— GIVEN TASK —
Write out exactly the lines from the line with "mesh.shade_smooth()" through the line with "for node in", including both, and nothing more.

— SUPPLIED MATERIAL —
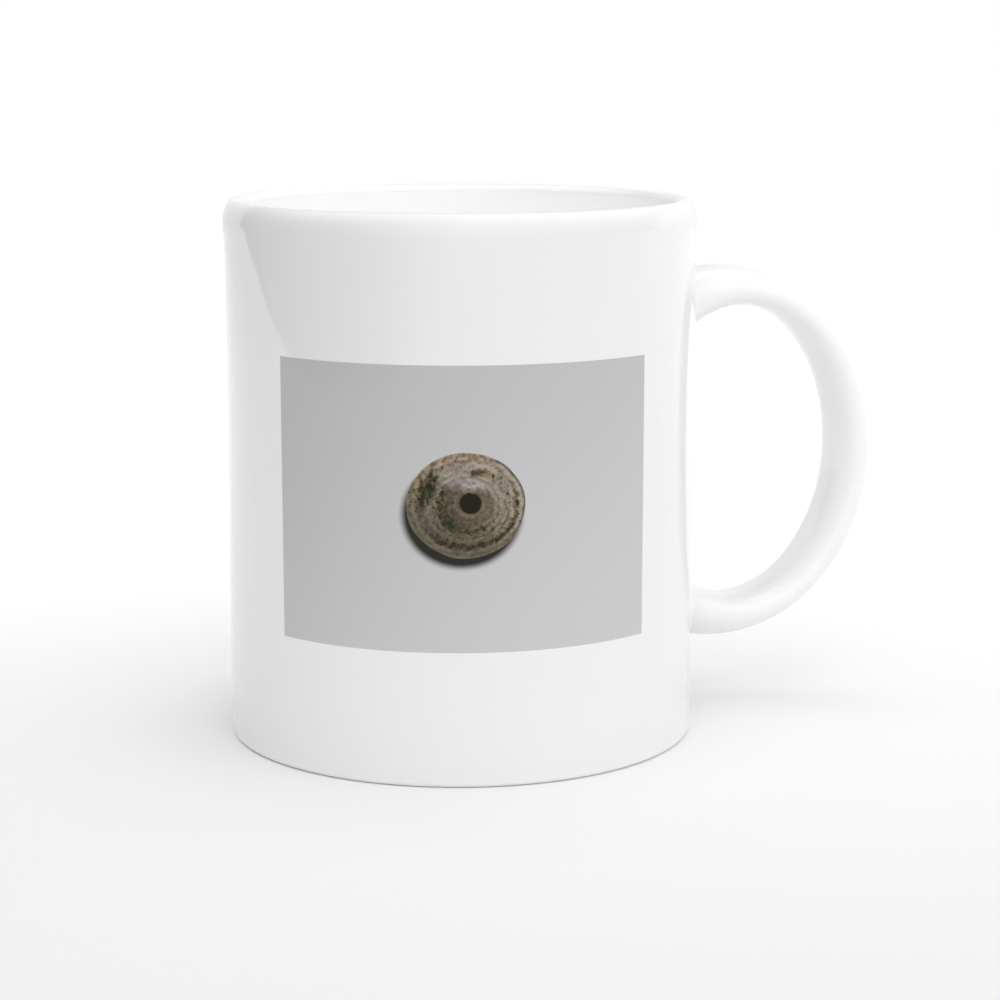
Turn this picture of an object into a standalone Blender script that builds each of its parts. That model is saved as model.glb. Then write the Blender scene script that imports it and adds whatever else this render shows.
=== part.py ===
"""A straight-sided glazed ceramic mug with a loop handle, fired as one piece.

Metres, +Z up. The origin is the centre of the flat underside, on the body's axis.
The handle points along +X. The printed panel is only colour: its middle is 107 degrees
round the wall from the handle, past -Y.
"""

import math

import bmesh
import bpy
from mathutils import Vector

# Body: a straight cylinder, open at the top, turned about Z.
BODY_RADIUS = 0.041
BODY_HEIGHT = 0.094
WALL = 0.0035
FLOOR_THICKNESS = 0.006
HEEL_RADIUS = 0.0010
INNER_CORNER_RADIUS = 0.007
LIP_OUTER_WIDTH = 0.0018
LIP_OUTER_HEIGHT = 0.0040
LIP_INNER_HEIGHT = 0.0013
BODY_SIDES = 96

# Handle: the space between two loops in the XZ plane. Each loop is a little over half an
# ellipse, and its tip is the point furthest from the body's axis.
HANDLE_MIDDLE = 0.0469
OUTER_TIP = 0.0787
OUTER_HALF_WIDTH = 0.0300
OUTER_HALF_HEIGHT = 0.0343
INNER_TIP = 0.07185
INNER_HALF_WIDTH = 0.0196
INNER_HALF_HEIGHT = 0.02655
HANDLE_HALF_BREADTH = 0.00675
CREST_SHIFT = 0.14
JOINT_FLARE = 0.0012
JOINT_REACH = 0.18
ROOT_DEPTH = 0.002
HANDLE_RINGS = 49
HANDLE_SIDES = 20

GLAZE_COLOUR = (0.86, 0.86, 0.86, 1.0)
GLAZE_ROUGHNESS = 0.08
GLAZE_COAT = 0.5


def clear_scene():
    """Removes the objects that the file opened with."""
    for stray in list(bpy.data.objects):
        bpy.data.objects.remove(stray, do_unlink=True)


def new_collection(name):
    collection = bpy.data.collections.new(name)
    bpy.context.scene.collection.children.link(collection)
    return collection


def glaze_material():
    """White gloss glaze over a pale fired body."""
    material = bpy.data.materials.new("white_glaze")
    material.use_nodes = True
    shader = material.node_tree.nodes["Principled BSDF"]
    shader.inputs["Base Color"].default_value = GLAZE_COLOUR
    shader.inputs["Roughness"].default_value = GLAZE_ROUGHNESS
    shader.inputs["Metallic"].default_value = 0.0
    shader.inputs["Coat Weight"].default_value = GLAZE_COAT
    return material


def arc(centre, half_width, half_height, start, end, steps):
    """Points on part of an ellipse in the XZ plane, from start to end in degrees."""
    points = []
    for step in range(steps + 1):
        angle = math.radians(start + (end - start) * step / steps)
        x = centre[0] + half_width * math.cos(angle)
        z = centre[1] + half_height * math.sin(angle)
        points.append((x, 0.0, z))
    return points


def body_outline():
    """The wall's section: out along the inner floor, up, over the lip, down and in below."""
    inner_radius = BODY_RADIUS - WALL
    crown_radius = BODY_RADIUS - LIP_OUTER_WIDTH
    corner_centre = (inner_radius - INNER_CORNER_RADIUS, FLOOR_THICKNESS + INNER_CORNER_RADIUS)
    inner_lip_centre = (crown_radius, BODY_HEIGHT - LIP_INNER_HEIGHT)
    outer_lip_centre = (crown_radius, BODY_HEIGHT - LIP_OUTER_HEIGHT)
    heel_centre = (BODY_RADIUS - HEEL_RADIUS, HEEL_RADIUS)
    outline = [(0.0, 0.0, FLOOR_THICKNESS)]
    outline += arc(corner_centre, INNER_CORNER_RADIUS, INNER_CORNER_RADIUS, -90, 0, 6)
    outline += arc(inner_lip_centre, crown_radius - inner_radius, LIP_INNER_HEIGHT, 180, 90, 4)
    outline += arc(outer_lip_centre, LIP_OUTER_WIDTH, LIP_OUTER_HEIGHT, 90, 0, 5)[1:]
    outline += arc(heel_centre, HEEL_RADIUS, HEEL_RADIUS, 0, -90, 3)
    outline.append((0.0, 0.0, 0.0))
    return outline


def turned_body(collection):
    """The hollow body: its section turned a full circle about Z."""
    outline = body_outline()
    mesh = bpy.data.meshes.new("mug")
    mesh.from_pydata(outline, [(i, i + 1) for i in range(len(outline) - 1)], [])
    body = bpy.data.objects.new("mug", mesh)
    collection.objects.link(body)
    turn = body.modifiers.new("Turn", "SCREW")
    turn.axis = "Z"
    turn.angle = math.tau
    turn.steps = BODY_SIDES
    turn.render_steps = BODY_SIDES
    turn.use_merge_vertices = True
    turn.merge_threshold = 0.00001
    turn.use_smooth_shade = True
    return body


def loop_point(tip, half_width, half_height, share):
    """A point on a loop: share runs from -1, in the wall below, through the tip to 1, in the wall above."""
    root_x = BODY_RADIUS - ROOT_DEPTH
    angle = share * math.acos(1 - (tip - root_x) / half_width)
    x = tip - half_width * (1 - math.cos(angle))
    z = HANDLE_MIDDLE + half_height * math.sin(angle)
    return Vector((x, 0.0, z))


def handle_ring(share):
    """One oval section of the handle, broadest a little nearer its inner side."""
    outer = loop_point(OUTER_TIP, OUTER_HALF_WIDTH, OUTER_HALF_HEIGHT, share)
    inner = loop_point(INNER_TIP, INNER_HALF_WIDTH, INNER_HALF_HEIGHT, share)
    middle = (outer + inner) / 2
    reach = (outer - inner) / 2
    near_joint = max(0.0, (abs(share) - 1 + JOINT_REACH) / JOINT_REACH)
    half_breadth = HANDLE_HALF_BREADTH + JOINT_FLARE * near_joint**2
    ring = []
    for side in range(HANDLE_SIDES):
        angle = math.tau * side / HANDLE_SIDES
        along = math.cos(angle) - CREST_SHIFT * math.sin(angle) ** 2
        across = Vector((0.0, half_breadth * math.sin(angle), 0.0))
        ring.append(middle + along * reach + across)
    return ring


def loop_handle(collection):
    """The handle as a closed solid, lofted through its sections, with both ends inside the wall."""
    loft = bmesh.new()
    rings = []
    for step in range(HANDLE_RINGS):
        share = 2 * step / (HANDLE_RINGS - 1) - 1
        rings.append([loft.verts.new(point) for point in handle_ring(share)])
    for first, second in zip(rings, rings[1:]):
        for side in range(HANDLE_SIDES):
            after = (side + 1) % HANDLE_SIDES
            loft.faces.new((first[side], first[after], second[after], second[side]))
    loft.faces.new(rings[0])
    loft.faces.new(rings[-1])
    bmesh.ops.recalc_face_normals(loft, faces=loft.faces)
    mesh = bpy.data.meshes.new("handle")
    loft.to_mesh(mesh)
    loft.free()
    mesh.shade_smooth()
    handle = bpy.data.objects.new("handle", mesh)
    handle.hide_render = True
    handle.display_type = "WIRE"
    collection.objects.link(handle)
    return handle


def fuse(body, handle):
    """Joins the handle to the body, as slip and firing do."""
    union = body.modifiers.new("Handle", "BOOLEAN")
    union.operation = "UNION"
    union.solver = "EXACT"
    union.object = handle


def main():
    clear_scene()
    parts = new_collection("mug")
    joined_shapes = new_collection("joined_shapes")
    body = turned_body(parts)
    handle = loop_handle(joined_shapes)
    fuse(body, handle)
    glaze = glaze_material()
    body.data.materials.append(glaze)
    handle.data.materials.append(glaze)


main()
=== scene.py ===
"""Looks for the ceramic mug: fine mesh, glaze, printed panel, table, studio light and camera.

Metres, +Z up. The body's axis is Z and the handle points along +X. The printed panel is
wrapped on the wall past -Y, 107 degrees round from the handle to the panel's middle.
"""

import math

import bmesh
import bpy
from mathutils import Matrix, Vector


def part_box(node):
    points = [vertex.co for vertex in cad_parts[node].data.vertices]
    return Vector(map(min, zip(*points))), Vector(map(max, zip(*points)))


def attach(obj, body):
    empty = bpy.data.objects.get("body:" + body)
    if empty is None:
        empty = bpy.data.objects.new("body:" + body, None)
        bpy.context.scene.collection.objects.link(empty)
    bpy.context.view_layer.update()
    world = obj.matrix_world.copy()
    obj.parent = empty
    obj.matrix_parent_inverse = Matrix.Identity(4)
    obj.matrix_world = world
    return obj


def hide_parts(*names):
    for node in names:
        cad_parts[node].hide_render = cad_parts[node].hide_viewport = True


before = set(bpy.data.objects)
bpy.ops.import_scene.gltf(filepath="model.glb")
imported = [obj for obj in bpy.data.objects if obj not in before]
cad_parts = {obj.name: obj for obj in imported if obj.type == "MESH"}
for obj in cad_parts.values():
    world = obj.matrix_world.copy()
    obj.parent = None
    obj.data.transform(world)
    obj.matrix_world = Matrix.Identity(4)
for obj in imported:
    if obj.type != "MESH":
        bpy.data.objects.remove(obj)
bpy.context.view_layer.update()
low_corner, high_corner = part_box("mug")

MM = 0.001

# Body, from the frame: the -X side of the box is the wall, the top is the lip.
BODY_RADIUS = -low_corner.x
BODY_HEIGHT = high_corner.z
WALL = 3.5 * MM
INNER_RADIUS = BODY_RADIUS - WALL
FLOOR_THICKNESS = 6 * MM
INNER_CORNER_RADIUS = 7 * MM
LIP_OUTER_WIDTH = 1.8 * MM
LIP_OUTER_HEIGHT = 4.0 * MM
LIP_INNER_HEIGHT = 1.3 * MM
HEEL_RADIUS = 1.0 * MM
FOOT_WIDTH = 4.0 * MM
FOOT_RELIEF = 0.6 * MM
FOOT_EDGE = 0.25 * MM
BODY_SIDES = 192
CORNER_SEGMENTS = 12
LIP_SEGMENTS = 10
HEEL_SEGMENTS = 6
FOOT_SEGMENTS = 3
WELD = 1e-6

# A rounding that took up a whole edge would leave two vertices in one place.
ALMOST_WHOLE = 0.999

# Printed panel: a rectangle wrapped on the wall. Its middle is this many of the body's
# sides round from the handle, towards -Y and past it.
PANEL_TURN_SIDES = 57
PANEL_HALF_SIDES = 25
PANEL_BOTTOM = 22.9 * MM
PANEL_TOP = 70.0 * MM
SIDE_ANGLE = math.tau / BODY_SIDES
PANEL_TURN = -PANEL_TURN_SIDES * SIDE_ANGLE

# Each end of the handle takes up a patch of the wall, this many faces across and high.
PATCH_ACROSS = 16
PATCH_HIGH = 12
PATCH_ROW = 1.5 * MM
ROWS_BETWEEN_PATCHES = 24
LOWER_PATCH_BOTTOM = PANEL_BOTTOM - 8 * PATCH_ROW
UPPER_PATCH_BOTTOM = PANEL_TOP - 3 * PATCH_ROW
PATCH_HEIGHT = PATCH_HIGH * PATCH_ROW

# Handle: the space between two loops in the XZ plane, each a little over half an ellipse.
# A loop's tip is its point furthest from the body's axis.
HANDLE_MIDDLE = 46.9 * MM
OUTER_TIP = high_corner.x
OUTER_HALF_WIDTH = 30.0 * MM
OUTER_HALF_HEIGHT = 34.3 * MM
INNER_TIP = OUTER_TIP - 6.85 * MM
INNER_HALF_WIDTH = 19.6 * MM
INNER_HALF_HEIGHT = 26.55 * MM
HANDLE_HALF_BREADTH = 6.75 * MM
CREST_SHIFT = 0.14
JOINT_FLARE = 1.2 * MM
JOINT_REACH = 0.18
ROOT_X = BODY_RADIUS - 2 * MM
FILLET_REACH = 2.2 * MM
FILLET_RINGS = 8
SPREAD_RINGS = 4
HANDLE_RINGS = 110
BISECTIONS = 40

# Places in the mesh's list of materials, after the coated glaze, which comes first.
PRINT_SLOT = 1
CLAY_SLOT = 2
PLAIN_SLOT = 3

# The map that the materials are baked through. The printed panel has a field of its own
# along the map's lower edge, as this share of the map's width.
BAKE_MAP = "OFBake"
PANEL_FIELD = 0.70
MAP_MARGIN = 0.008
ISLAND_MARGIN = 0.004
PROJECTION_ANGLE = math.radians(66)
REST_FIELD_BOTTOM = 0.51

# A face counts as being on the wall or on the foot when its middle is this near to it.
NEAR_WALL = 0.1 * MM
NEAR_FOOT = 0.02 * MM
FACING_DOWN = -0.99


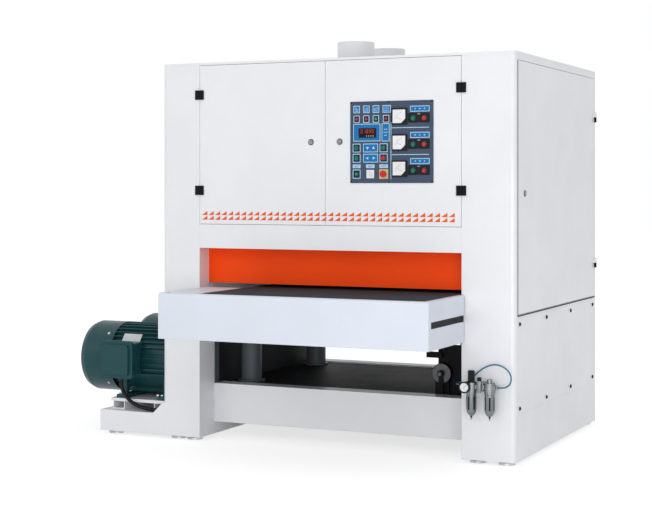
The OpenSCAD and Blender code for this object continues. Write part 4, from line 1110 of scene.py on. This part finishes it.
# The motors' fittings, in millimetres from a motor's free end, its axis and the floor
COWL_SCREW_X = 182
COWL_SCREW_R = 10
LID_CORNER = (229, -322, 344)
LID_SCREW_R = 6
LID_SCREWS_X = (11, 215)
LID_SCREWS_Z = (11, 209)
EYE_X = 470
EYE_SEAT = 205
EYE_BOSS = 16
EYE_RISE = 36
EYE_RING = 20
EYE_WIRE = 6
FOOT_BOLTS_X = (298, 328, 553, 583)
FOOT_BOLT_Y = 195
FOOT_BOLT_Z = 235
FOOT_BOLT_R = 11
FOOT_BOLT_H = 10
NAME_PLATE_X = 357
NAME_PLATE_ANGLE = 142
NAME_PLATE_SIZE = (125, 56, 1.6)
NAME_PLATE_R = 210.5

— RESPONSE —
    mesh.shade_smooth()
    handle = bpy.data.objects.new("handle", mesh)
    handle.hide_render = True
    handle.display_type = "WIRE"
    collection.objects.link(handle)
    return handle


def fuse(body, handle):
    """Joins the handle to the body, as slip and firing do."""
    union = body.modifiers.new("Handle", "BOOLEAN")
    union.operation = "UNION"
    union.solver = "EXACT"
    union.object = handle


def main():
    clear_scene()
    parts = new_collection("mug")
    joined_shapes = new_collection("joined_shapes")
    body = turned_body(parts)
    handle = loop_handle(joined_shapes)
    fuse(body, handle)
    glaze = glaze_material()
    body.data.materials.append(glaze)
    handle.data.materials.append(glaze)


main()
=== scene.py ===
"""Looks for the ceramic mug: fine mesh, glaze, printed panel, table, studio light and camera.

Metres, +Z up. The body's axis is Z and the handle points along +X. The printed panel is
wrapped on the wall past -Y, 107 degrees round from the handle to the panel's middle.
"""

import math

import bmesh
import bpy
from mathutils import Matrix, Vector


def part_box(node):
    points = [vertex.co for vertex in cad_parts[node].data.vertices]
    return Vector(map(min, zip(*points))), Vector(map(max, zip(*points)))


def attach(obj, body):
    empty = bpy.data.objects.get("body:" + body)
    if empty is None:
        empty = bpy.data.objects.new("body:" + body, None)
        bpy.context.scene.collection.objects.link(empty)
    bpy.context.view_layer.update()
    world = obj.matrix_world.copy()
    obj.parent = empty
    obj.matrix_parent_inverse = Matrix.Identity(4)
    obj.matrix_world = world
    return obj


def hide_parts(*names):
    for node in names:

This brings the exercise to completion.